Now compare your actions after you get out of prison to the actions you would have taken in similar situations before prison. They will be different. People who knew you from before will probably have difficulty reconciling the current “you” with the person they knew. That’s because you are no longer that person. You’re just walking around in the same (slightly older) body.
This is why it is so difficult to judge character; a person’s current character is not what they were like a year ago, much less ten years ago. It is influenced by those other people, but the current person is something else. This is also why intoxication can be a mitigating factor in some criminal cases — you really are not quite the same person when you’re drunk that you are when you’re sober.
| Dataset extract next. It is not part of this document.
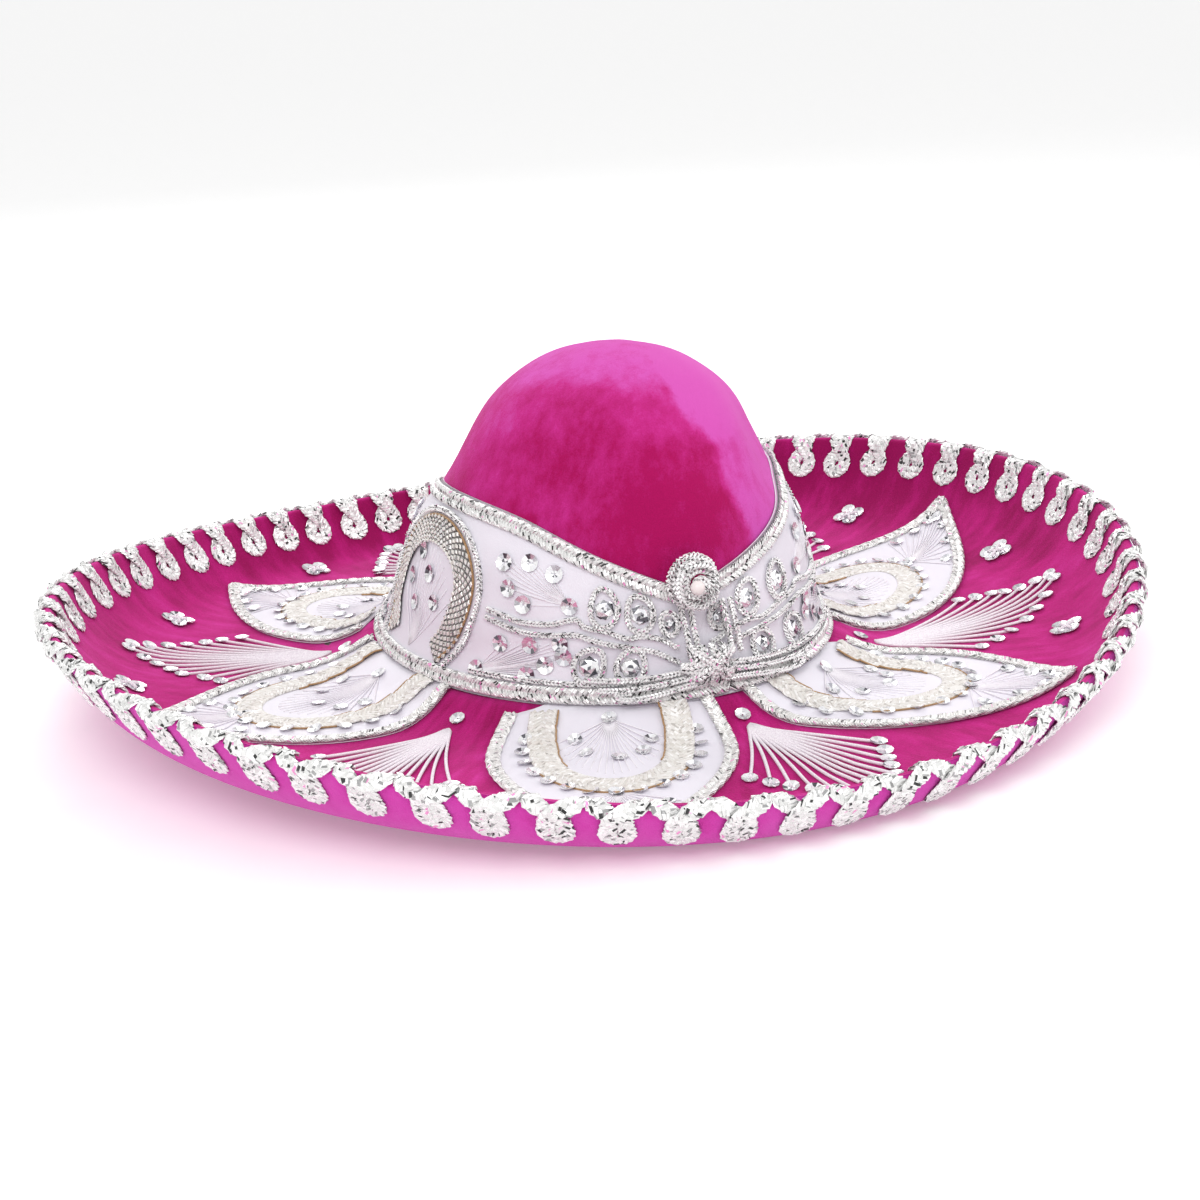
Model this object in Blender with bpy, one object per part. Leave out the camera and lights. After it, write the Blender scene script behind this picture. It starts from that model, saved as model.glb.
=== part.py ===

Now for the tricky part: you are never, ever absolved of responsibility because of this. Society expects us all to present a unified moral and social front, even if our internal people are fighting about it. Your survival as a productive member of society depends on you obeying most of the rules, most of the time. There isn’t a way for anyone outside of your own head to really be 100% sure what’s going on in there, and our system relies on people behaving as though we have free will, so it’s your job to pick your sides, choose your path, and fight your own demons to the ground to make sure you walk that path and stay on that side.
If our minds were capable of synthesizing and totally incorporating our preferred moral and social outlooks, this would all be simple. For better or worse, though, most people are simply incapable of that kind of totally integrated mindset. Your “self” is at best a moderator in your internal debate. There will always be cases where people appear to act “against their nature.” It is a critical component of survival in a complex society like ours to understand this process, acknowledge that people are constantly changing, and be prepared to extend or withhold support as the situation demands.
We are seeing this currently with the sexual harassment scandals rocking Hollywood and the political elite. These are all people who lost a battle with their internal lust monsters (or never fought them at all, from the sound of it). This is the facet of them that we see, for the moment. But they will not be the same “them” next year. Maybe they will be better then. Maybe some of them will deserve forgiveness then.
This is the final point: the facet of their mind a person presents determines how society treats them now. But should it determine how they are treated forever? Our society is still wrestling with this question, and at its core it comes down to whether or not you acknowledge that people lead multifaceted, complex mental lives… or not. It comes down to whether you acknowledge that people change… or not. It comes down to determining what the response should be to that change… if any.
I don’t have final answers for these points. They are in flux, and will likely remain so, and that’s probably a good thing. But I do think it is important to acknowledge the reality that we are not so simple as the moralizers and demonizers of the world would have us believe. You are not just “you.” You are all of your “yous,” all the things you’ve ever thought, all the hidden desires, all the paths you chose, even the ones you really don’t like. It is very difficult to arrive at a place of peace and mental stability without acknowledging your own conflict; and it is perhaps the greatest lie a person can perpetrate to fail to do so.
¹I.e. a specific grouping of impulses and mental patterns. I’m not trying to say that everyone has multiple personalities. Well, actually that’s exactly what I’m trying to say, but not in the crazy-town way.